# Work instructions
Copy exactly the lines of the material below that run from the one containing "in imported if" through the one containing "AIM = Vector((0, 0, 0.015))". Copy no other lines.

## begin Records to process

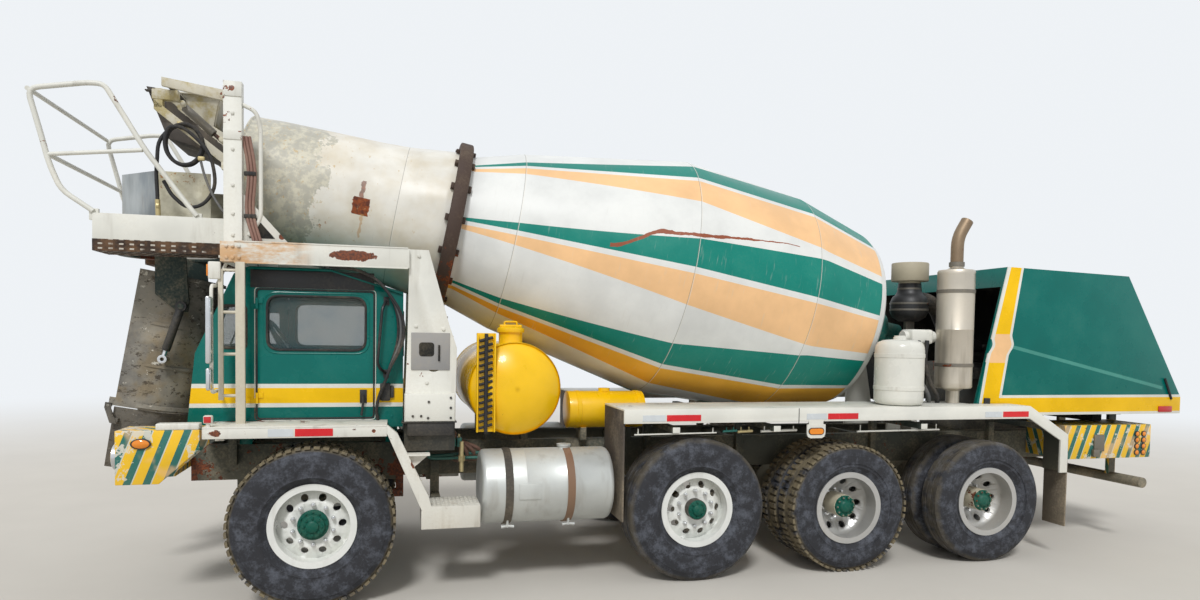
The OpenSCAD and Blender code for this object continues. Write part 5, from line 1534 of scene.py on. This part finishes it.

## end Records to process
## begin Records to process

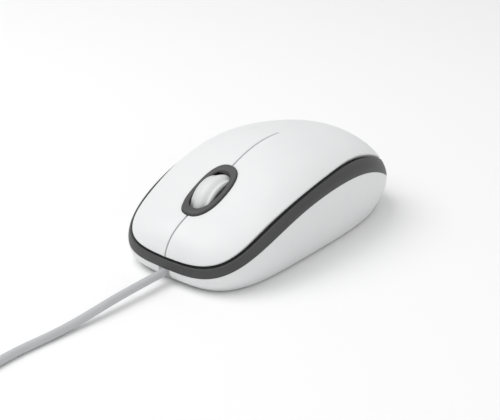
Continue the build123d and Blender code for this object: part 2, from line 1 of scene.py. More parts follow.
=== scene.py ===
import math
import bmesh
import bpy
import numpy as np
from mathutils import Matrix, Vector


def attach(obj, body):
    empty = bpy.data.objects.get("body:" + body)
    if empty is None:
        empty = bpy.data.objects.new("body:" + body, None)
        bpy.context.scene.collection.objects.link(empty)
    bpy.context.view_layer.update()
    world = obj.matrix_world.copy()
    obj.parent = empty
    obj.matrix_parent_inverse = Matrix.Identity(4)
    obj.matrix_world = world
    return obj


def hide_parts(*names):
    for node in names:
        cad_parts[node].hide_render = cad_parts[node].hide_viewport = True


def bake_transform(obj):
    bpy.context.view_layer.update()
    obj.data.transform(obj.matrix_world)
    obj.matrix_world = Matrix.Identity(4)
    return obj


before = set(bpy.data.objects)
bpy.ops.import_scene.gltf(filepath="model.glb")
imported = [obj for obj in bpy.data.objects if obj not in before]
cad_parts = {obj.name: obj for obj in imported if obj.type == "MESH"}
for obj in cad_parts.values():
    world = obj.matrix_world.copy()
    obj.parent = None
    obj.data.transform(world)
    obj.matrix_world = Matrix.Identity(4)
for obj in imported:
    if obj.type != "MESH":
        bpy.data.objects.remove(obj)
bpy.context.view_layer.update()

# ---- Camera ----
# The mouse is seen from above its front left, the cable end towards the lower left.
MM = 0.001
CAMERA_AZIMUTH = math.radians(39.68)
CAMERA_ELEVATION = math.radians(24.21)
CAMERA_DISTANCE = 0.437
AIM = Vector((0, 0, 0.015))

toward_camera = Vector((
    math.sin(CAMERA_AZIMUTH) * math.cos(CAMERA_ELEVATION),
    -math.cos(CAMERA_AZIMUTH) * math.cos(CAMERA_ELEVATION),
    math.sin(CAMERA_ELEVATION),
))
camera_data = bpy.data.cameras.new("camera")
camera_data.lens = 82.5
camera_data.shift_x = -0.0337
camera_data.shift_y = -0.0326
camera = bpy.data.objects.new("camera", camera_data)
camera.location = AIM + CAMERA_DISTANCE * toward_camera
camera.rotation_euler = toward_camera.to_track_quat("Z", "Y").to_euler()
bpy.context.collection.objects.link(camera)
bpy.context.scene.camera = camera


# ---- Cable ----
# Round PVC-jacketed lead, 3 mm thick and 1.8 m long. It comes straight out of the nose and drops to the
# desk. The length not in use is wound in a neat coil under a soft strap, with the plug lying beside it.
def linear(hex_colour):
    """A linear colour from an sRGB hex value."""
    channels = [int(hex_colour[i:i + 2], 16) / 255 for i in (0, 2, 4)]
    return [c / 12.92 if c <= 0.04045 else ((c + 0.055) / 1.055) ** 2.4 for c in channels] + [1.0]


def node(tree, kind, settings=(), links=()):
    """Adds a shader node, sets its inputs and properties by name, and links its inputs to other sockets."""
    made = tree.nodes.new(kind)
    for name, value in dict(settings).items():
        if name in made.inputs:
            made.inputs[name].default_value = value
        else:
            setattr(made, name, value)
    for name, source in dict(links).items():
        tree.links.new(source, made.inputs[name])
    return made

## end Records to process
## begin Records to process

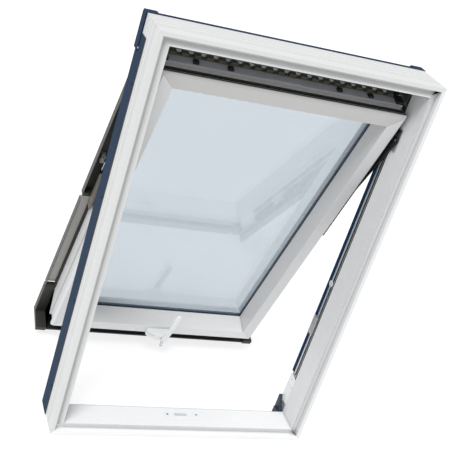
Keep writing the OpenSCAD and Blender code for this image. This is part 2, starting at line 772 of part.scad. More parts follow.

## end Records to process

# Solution to the exercise
cad_parts = {obj.name: obj for obj in imported if obj.type == "MESH"}
for obj in cad_parts.values():
    world = obj.matrix_world.copy()
    obj.parent = None
    obj.data.transform(world)
    obj.matrix_world = Matrix.Identity(4)
for obj in imported:
    if obj.type != "MESH":
        bpy.data.objects.remove(obj)
bpy.context.view_layer.update()

# ---- Camera ----
# The mouse is seen from above its front left, the cable end towards the lower left.
MM = 0.001
CAMERA_AZIMUTH = math.radians(39.68)
CAMERA_ELEVATION = math.radians(24.21)
CAMERA_DISTANCE = 0.437
AIM = Vector((0, 0, 0.015))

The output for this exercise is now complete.